- [PROBLEM TO SOLVE]: Repeat verbatim, and only, the lines of the data below, beginning at the line that contains "for x_side, x_name" and stopping after the line that contains "touching = 1e-6".
>> Start
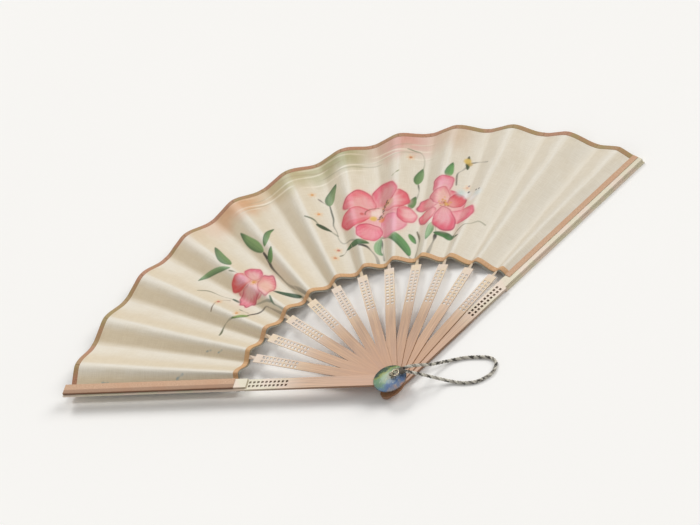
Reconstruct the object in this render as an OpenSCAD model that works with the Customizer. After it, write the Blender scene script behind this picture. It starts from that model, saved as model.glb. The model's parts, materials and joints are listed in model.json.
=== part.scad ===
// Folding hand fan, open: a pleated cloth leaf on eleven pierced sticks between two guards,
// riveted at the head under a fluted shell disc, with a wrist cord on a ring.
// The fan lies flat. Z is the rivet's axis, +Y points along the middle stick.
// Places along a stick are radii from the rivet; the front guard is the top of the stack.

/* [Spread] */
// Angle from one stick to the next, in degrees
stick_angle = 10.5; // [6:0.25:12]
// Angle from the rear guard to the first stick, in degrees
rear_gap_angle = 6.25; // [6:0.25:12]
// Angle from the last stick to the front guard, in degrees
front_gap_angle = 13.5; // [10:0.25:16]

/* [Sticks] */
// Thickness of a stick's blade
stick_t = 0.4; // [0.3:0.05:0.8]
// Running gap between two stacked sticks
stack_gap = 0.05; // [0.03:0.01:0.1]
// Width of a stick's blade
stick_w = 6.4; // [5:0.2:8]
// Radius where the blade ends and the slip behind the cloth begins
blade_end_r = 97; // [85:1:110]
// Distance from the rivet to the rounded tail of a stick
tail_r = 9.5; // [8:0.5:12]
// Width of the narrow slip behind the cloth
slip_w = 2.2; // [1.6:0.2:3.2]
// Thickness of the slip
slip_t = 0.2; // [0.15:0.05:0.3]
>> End
>> Start
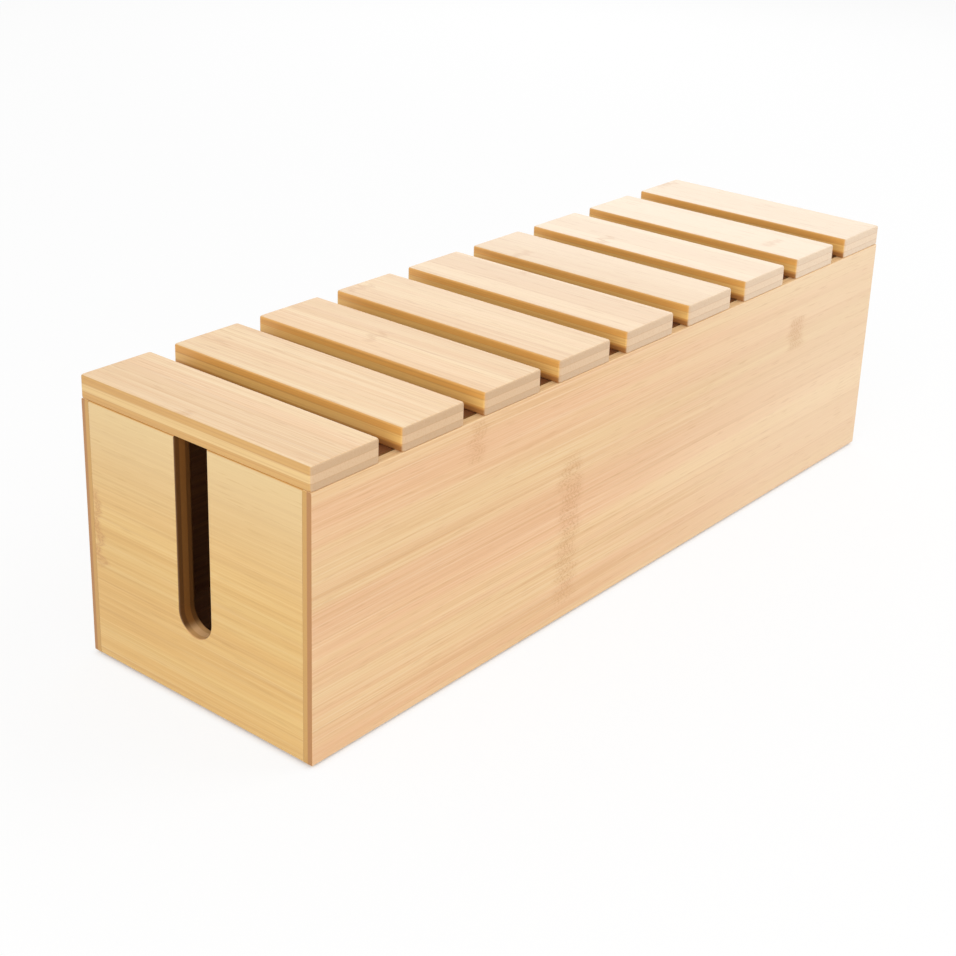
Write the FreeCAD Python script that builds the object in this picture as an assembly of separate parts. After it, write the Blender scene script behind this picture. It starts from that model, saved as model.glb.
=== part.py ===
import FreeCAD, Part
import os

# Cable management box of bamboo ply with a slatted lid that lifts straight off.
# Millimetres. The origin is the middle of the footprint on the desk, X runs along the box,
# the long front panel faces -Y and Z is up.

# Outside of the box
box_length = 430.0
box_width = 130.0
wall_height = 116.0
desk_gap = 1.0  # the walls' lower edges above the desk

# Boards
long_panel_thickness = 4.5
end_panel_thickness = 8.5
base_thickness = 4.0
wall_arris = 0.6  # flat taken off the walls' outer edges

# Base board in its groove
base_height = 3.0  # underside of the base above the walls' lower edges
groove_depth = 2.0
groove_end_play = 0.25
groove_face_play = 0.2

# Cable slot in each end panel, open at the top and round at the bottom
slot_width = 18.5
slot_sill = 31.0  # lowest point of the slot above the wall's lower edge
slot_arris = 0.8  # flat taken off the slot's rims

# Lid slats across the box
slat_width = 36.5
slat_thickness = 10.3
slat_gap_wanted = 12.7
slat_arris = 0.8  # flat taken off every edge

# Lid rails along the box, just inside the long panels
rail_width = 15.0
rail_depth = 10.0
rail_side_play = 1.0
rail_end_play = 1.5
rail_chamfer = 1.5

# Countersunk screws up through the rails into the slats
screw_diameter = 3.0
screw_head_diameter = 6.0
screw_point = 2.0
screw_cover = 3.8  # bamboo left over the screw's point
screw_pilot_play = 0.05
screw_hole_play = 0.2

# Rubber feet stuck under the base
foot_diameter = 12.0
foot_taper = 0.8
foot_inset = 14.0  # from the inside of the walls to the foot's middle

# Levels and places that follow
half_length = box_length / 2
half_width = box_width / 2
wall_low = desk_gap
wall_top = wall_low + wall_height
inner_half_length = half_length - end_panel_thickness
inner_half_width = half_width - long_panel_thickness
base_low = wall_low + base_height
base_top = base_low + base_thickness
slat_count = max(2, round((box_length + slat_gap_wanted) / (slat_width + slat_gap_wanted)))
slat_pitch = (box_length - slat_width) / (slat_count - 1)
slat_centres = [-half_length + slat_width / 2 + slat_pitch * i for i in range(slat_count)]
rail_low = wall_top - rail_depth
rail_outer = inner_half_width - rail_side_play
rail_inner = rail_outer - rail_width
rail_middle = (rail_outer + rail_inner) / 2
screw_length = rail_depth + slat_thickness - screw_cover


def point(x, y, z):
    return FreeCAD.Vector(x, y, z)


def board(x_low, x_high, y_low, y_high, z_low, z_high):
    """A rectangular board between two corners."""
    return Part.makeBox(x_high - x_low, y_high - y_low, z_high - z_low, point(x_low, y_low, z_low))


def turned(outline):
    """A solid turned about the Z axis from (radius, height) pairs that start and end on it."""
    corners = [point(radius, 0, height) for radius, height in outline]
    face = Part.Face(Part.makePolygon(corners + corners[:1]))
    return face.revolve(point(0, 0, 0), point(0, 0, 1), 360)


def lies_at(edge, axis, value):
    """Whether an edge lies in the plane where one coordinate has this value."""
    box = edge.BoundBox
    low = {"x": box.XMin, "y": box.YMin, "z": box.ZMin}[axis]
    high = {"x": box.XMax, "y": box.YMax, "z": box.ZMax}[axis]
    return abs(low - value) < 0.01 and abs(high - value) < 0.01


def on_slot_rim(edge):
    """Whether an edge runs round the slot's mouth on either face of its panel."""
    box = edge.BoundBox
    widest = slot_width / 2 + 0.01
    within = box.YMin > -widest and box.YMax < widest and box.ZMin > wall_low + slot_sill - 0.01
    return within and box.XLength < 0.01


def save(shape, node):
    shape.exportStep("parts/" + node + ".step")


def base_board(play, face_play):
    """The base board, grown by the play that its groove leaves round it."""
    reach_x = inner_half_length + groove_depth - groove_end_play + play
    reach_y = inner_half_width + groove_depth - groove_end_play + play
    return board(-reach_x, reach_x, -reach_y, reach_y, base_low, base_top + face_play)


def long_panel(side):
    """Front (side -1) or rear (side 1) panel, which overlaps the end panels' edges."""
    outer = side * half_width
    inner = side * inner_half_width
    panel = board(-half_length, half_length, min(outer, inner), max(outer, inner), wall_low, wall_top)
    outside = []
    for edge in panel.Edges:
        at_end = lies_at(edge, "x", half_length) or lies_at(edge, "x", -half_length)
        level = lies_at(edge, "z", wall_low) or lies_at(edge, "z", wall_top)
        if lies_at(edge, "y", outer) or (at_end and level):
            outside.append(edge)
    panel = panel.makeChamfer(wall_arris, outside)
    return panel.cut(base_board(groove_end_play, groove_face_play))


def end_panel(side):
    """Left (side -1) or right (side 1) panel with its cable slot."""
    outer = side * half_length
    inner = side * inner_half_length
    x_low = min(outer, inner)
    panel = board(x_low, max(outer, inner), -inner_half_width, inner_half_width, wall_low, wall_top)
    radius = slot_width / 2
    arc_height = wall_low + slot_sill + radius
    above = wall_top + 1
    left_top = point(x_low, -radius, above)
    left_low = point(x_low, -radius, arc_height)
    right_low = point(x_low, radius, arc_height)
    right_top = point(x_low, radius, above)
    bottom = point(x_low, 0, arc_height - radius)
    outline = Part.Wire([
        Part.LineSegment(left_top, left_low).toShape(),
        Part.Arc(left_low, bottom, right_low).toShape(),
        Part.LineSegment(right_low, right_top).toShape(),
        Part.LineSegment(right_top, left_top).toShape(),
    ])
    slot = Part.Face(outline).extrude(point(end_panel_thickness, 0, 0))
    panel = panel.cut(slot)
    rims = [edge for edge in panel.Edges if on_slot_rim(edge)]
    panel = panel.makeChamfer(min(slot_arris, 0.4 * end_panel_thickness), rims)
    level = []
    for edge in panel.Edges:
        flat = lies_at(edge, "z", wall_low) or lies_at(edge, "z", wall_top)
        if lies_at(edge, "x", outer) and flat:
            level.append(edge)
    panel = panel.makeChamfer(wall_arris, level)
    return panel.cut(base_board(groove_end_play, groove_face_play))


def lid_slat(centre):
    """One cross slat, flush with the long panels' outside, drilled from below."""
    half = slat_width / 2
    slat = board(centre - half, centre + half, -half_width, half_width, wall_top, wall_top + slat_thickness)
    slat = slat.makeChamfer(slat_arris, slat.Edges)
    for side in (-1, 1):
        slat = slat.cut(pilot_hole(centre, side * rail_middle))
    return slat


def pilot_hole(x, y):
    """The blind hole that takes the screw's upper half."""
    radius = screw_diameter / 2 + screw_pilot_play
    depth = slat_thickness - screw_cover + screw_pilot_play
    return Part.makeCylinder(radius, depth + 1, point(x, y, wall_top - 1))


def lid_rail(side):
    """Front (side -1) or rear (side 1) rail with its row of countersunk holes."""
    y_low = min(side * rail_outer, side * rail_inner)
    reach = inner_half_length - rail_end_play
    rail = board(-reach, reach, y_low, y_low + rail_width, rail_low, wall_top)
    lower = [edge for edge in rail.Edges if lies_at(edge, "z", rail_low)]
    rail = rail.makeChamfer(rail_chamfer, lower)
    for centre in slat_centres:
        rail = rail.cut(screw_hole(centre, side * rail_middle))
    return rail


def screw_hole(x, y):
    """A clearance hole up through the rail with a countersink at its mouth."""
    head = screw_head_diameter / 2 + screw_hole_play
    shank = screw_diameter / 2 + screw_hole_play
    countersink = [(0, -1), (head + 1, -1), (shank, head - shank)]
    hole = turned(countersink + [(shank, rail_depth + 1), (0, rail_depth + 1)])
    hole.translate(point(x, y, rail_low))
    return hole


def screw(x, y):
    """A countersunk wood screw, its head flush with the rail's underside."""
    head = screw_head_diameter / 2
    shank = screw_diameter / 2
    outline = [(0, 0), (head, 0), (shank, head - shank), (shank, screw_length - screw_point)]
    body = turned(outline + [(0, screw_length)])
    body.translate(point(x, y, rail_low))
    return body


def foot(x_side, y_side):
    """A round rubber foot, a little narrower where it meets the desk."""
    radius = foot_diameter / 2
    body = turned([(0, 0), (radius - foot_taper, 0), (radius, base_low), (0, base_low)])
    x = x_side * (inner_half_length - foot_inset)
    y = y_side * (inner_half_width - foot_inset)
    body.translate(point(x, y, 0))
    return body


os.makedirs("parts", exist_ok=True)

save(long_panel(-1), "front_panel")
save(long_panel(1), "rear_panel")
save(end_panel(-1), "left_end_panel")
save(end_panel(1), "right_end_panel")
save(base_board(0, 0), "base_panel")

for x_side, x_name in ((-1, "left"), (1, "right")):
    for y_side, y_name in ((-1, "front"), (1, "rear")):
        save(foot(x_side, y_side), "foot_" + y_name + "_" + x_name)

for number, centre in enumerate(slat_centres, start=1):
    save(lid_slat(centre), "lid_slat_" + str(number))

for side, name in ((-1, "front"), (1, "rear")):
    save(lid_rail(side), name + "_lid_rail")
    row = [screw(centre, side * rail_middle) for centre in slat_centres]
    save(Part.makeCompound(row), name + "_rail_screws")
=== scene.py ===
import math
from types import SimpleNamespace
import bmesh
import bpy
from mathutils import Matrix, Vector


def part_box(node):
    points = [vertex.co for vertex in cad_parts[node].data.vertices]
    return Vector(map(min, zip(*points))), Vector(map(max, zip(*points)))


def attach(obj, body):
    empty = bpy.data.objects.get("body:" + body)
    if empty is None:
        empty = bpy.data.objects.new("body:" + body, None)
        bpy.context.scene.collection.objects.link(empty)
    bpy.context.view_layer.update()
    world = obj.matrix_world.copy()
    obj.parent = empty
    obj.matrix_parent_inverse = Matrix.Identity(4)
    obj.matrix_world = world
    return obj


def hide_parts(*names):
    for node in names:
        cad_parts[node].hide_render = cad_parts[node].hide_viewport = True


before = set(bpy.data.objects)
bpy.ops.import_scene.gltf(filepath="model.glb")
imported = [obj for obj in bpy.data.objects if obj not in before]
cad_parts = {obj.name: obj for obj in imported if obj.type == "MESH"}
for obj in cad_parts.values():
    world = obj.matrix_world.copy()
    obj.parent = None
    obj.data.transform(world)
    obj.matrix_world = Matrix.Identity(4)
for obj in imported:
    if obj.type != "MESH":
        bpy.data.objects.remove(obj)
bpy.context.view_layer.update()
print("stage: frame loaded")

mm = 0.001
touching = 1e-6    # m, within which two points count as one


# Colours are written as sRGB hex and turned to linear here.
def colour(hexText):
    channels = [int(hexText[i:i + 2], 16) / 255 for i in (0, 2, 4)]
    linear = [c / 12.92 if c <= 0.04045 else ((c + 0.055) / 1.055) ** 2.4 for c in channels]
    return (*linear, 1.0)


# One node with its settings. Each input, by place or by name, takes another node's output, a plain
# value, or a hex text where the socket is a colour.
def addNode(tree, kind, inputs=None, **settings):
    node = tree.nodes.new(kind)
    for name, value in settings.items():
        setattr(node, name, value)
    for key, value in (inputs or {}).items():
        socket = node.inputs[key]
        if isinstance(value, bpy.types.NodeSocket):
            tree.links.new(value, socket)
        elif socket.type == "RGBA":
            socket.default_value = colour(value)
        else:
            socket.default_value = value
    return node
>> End
>> Start
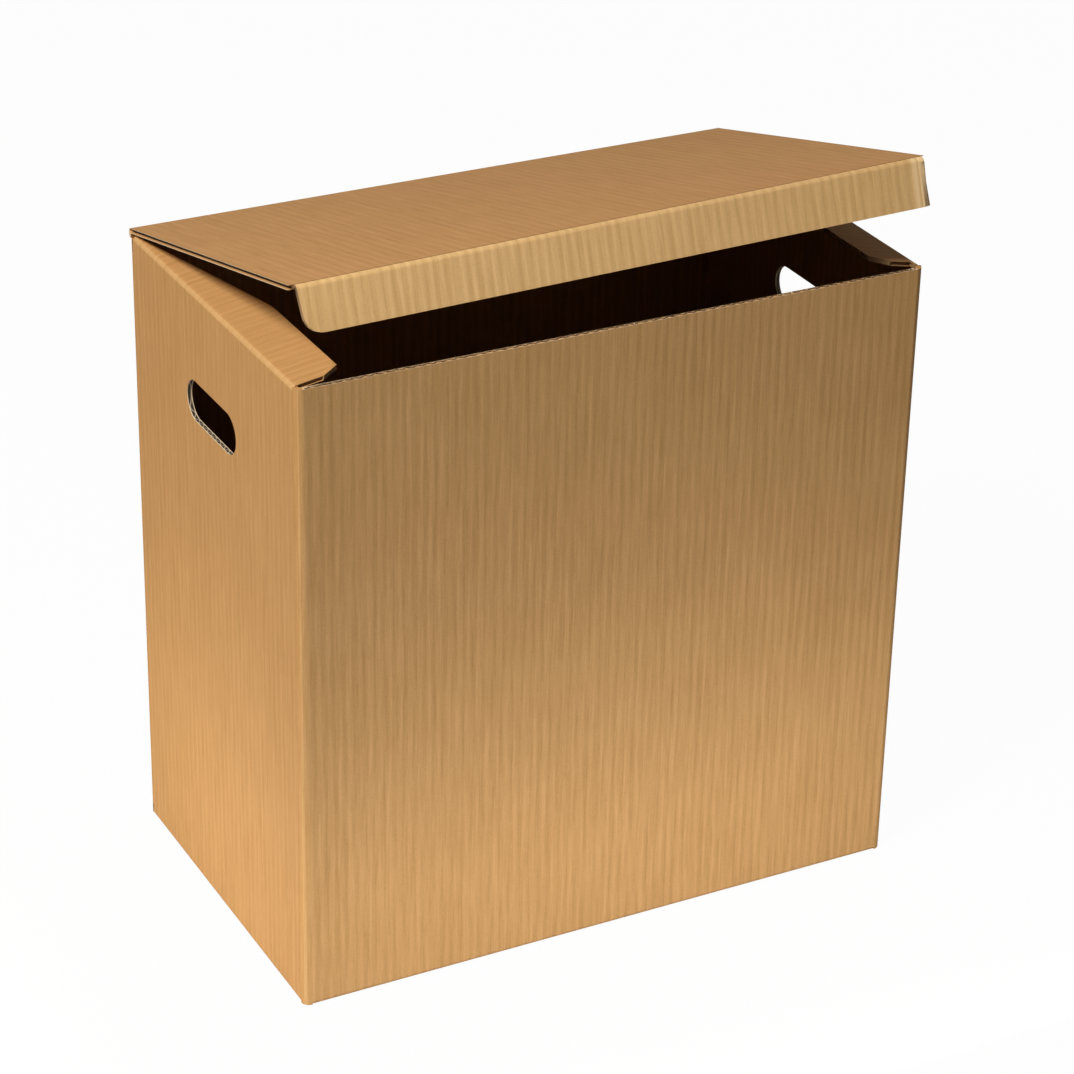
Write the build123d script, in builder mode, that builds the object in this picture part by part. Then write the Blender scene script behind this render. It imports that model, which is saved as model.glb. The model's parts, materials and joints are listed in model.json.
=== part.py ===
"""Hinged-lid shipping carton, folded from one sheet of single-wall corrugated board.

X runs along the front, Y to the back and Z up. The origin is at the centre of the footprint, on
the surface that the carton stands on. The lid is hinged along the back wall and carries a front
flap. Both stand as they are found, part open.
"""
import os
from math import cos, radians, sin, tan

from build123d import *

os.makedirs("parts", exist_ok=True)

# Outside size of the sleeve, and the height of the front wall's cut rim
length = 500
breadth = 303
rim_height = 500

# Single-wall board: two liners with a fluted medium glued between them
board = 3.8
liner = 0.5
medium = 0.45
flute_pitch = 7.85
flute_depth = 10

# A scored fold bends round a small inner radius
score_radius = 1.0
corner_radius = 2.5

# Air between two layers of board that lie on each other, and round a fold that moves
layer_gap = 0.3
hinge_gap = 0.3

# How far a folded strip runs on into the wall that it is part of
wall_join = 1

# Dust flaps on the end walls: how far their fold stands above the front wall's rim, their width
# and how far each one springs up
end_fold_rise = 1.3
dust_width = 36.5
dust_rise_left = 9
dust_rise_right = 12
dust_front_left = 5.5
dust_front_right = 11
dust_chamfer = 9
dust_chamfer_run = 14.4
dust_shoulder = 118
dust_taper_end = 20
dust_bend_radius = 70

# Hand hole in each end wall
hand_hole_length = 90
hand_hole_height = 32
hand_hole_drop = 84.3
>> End
- [CORRECT RESPONSE]:
for x_side, x_name in ((-1, "left"), (1, "right")):
    for y_side, y_name in ((-1, "front"), (1, "rear")):
        save(foot(x_side, y_side), "foot_" + y_name + "_" + x_name)

for number, centre in enumerate(slat_centres, start=1):
    save(lid_slat(centre), "lid_slat_" + str(number))

for side, name in ((-1, "front"), (1, "rear")):
    save(lid_rail(side), name + "_lid_rail")
    row = [screw(centre, side * rail_middle) for centre in slat_centres]
    save(Part.makeCompound(row), name + "_rail_screws")
=== scene.py ===
import math
from types import SimpleNamespace
import bmesh
import bpy
from mathutils import Matrix, Vector


def part_box(node):
    points = [vertex.co for vertex in cad_parts[node].data.vertices]
    return Vector(map(min, zip(*points))), Vector(map(max, zip(*points)))


def attach(obj, body):
    empty = bpy.data.objects.get("body:" + body)
    if empty is None:
        empty = bpy.data.objects.new("body:" + body, None)
        bpy.context.scene.collection.objects.link(empty)
    bpy.context.view_layer.update()
    world = obj.matrix_world.copy()
    obj.parent = empty
    obj.matrix_parent_inverse = Matrix.Identity(4)
    obj.matrix_world = world
    return obj


def hide_parts(*names):
    for node in names:
        cad_parts[node].hide_render = cad_parts[node].hide_viewport = True


before = set(bpy.data.objects)
bpy.ops.import_scene.gltf(filepath="model.glb")
imported = [obj for obj in bpy.data.objects if obj not in before]
cad_parts = {obj.name: obj for obj in imported if obj.type == "MESH"}
for obj in cad_parts.values():
    world = obj.matrix_world.copy()
    obj.parent = None
    obj.data.transform(world)
    obj.matrix_world = Matrix.Identity(4)
for obj in imported:
    if obj.type != "MESH":
        bpy.data.objects.remove(obj)
bpy.context.view_layer.update()
print("stage: frame loaded")

mm = 0.001
touching = 1e-6    # m, within which two points count as one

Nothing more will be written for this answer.